One problem: The mass-production business model fits fewer and fewer businesses, and even within businesses that still engage in mass production, fewer employees have mass-production jobs.
In mass production's place are an increasing number of business processes performed by single actors -- and often performed only once, to deal with an unexpected situation.
To understand how business processes are collapsing from assembly lines to individual actors, you can look at an item as prosaic as the interoffice memo. Once upon a time it was a four-actor process: The author wrote a draft longhand or dictated it. From there, it went to the typing pool, then back to the author for editing, then back to the typing pool. Next, the author's manager handled final editing and approval before being typed for signature. Finally, the mailroom delivered it.
Yes, little Johnny, that's how it used to be done back in Grandpa's time. The process commonly required days.

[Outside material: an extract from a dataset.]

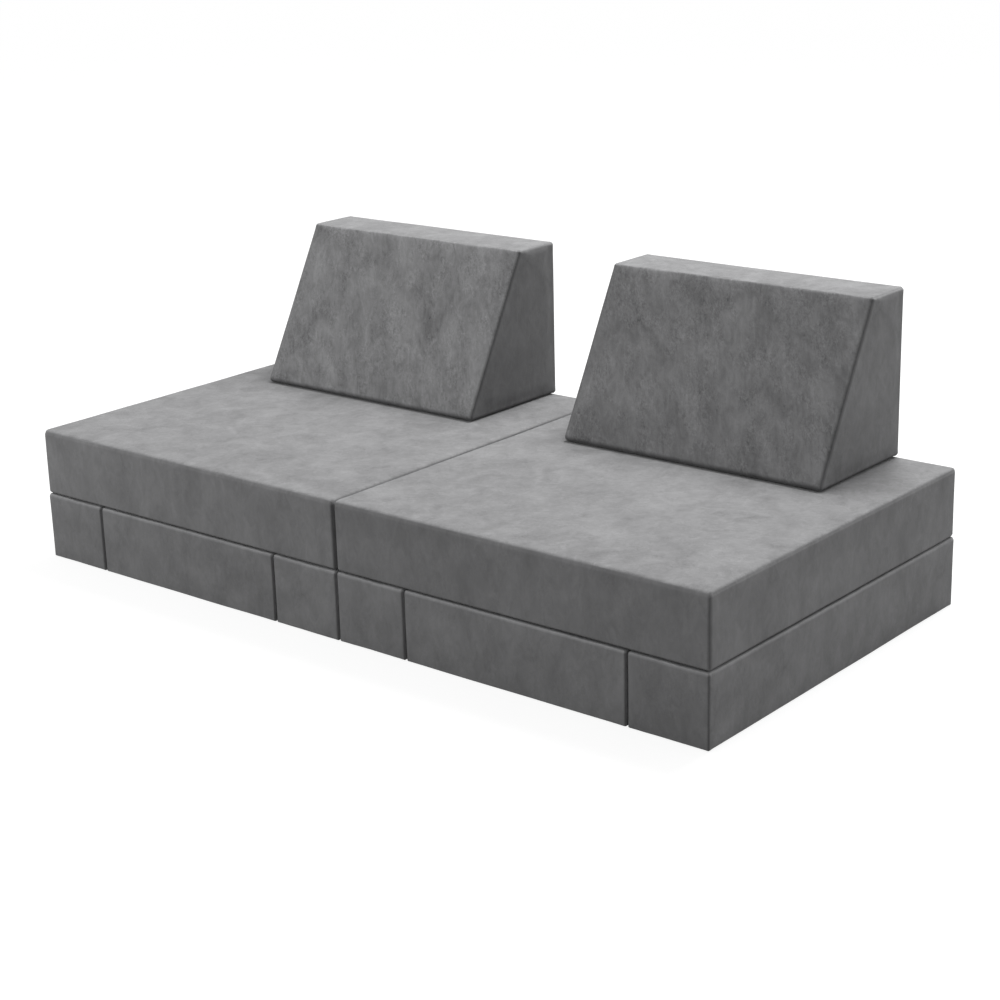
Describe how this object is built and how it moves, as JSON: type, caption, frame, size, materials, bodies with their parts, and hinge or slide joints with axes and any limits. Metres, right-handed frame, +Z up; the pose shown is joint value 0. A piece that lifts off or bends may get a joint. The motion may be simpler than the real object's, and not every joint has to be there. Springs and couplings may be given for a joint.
{
  "type": "modular foam play sofa",
  "caption": "Low modular foam play sofa: square seat slabs on a layer of base blocks with loose wedge backrests, in zipped velvet covers.",
  "frame": {"origin": "on the floor, under the middle of the sofa's footprint", "axes": "+X along the sofa, to the right as seen from the front, +Y towards the back, +Z up, so the front faces -Y"},
  "size_m": [1.6764, 0.8378, 0.6146],
  "materials": {
    "cover_fabric": "matte",
    "foam": "matte",
    "zip_coil": "matte",
    "zip_metal": "satin"
  },
  "bodies": {
    "base_left_middle": {"base_left_middle_cover": "cover_fabric", "base_left_middle_core": "foam", "base_left_middle_zip_tape": "zip_coil"},
    "base_left_middle_zip_slider": {"base_left_middle_zip_slider": "zip_metal"},
    "base_left_outer": {"base_left_outer_cover": "cover_fabric", "base_left_outer_core": "foam", "base_left_outer_zip_tape": "zip_coil"},
    "base_left_outer_zip_slider": {"base_left_outer_zip_slider": "zip_metal"},
    "base_left_inner": {"base_left_inner_cover": "cover_fabric", "base_left_inner_core": "foam", "base_left_inner_zip_tape": "zip_coil"},
    "base_left_inner_zip_slider": {"base_left_inner_zip_slider": "zip_metal"},
    "seat_left": {"seat_left_cover": "cover_fabric", "seat_left_core": "foam", "seat_left_zip_tape": "zip_coil"},
    "seat_left_zip_slider": {"seat_left_zip_slider": "zip_metal"},
    "backrest_left": {"backrest_left_cover": "cover_fabric", "backrest_left_core": "foam", "backrest_left_zip_tape": "zip_coil"},
    "backrest_left_zip_slider": {"backrest_left_zip_slider": "zip_metal"},
    "base_right_middle": {"base_right_middle_cover": "cover_fabric", "base_right_middle_core": "foam", "base_right_middle_zip_tape": "zip_coil"},
    "base_right_middle_zip_slider": {"base_right_middle_zip_slider": "zip_metal"},
    "base_right_outer": {"base_right_outer_cover": "cover_fabric", "base_right_outer_core": "foam", "base_right_outer_zip_tape": "zip_coil"},
    "base_right_outer_zip_slider": {"base_right_outer_zip_slider": "zip_metal"},
    "base_right_inner": {"base_right_inner_cover": "cover_fabric", "base_right_inner_core": "foam", "base_right_inner_zip_tape": "zip_coil"},
    "base_right_inner_zip_slider": {"base_right_inner_zip_slider": "zip_metal"},
    "seat_right": {"seat_right_cover": "cover_fabric", "seat_right_core": "foam", "seat_right_zip_tape": "zip_coil"},
    "seat_right_zip_slider": {"seat_right_zip_slider": "zip_metal"},
    "backrest_right": {"backrest_right_cover": "cover_fabric", "backrest_right_core": "foam", "backrest_right_zip_tape": "zip_coil"},
    "backrest_right_zip_slider": {"backrest_right_zip_slider": "zip_metal"}
  },
  "joints": [
    {"name": "right_half_away", "type": "slide", "parent": "base_left_middle", "child": "base_right_middle", "axis": [1, 0, 0], "range_m": [0, 0.3]},
    {"name": "base_left_outer_out", "type": "slide", "parent": "base_left_middle", "child": "base_left_outer", "axis": [-1, 0, 0], "range_m": [0, 0.22]},
    {"name": "base_left_inner_out", "type": "slide", "parent": "base_left_middle", "child": "base_left_inner", "axis": [0, -1, 0], "range_m": [0, 0.89]},
    {"name": "seat_left_lift", "type": "slide", "parent": "base_left_middle", "child": "seat_left", "axis": [0, 0, 1], "range_m": [0, 0.25]},
    {"name": "backrest_left_lift", "type": "slide", "parent": "seat_left", "child": "backrest_left", "axis": [0, 0, 1], "range_m": [0, 0.2]},
    {"name": "base_right_outer_out", "type": "slide", "parent": "base_right_middle", "child": "base_right_outer", "axis": [1, 0, 0], "range_m": [0, 0.22]},
    {"name": "base_right_inner_out", "type": "slide", "parent": "base_right_middle", "child": "base_right_inner", "axis": [0, -1, 0], "range_m": [0, 0.89]},
    {"name": "seat_right_lift", "type": "slide", "parent": "base_right_middle", "child": "seat_right", "axis": [0, 0, 1], "range_m": [0, 0.25]},
    {"name": "backrest_right_lift", "type": "slide", "parent": "seat_right", "child": "backrest_right", "axis": [0, 0, 1], "range_m": [0, 0.2]},
    {"name": "base_left_middle_zip_run", "type": "slide", "parent": "base_left_middle", "child": "base_left_middle_zip_slider", "axis": [-1, 0, 0], "range_m": [0, 0.2968]},
    {"name": "base_left_outer_zip_run", "type": "slide", "parent": "base_left_outer", "child": "base_left_outer_zip_slider", "axis": [0, 1, 0], "range_m": [0, 0.634]},
    {"name": "base_left_inner_zip_run", "type": "slide", "parent": "base_left_inner", "child": "base_left_inner_zip_slider", "axis": [0, -1, 0], "range_m": [0, 0.634]},
    {"name": "seat_left_zip_run", "type": "slide", "parent": "seat_left", "child": "seat_left_zip_slider", "axis": [-1, 0, 0], "range_m": [0, 0.634]},
    {"name": "backrest_left_zip_run", "type": "slide", "parent": "backrest_left", "child": "backrest_left_zip_slider", "axis": [-1, 0, 0], "range_m": [0, 0.396]},
    {"name": "base_right_middle_zip_run", "type": "slide", "parent": "base_right_middle", "child": "base_right_middle_zip_slider", "axis": [-1, 0, 0], "range_m": [0, 0.2968]},
    {"name": "base_right_outer_zip_run", "type": "slide", "parent": "base_right_outer", "child": "base_right_outer_zip_slider", "axis": [0, -1, 0], "range_m": [0, 0.634]},
    {"name": "base_right_inner_zip_run", "type": "slide", "parent": "base_right_inner", "child": "base_right_inner_zip_slider", "axis": [0, 1, 0], "range_m": [0, 0.634]},
    {"name": "seat_right_zip_run", "type": "slide", "parent": "seat_right", "child": "seat_right_zip_slider", "axis": [-1, 0, 0], "range_m": [0, 0.634]},
    {"name": "backrest_right_zip_run", "type": "slide", "parent": "backrest_right", "child": "backrest_right_zip_slider", "axis": [-1, 0, 0], "range_m": [0, 0.396]}
  ]
}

It's now a single-actor process completed in minutes: The author composes an email, IM, or text message -- and sends it.
Increasingly, responsibilities that used to go from desk to desk are handled by single individuals who draw on whatever business resources they need -- mostly, those available through the computing device that sits on their desk.
It's the portal view of computing: The desktop or laptop computer -- and increasingly, the smartphone and tablet -- are portals to the array of resources employees need to handle modern business processes. That's a good reason to get away from the "single software image" mentality that denies users flexibility in the apps they use.
Along with this change is decreased reliance on standardized processes and an increase in the level of creativity required for success. Probably the best-understood example is the move away from standard reports to BI-driven analytics. The difference: Fixed reports answered whatever questions the report's designer knew to answer.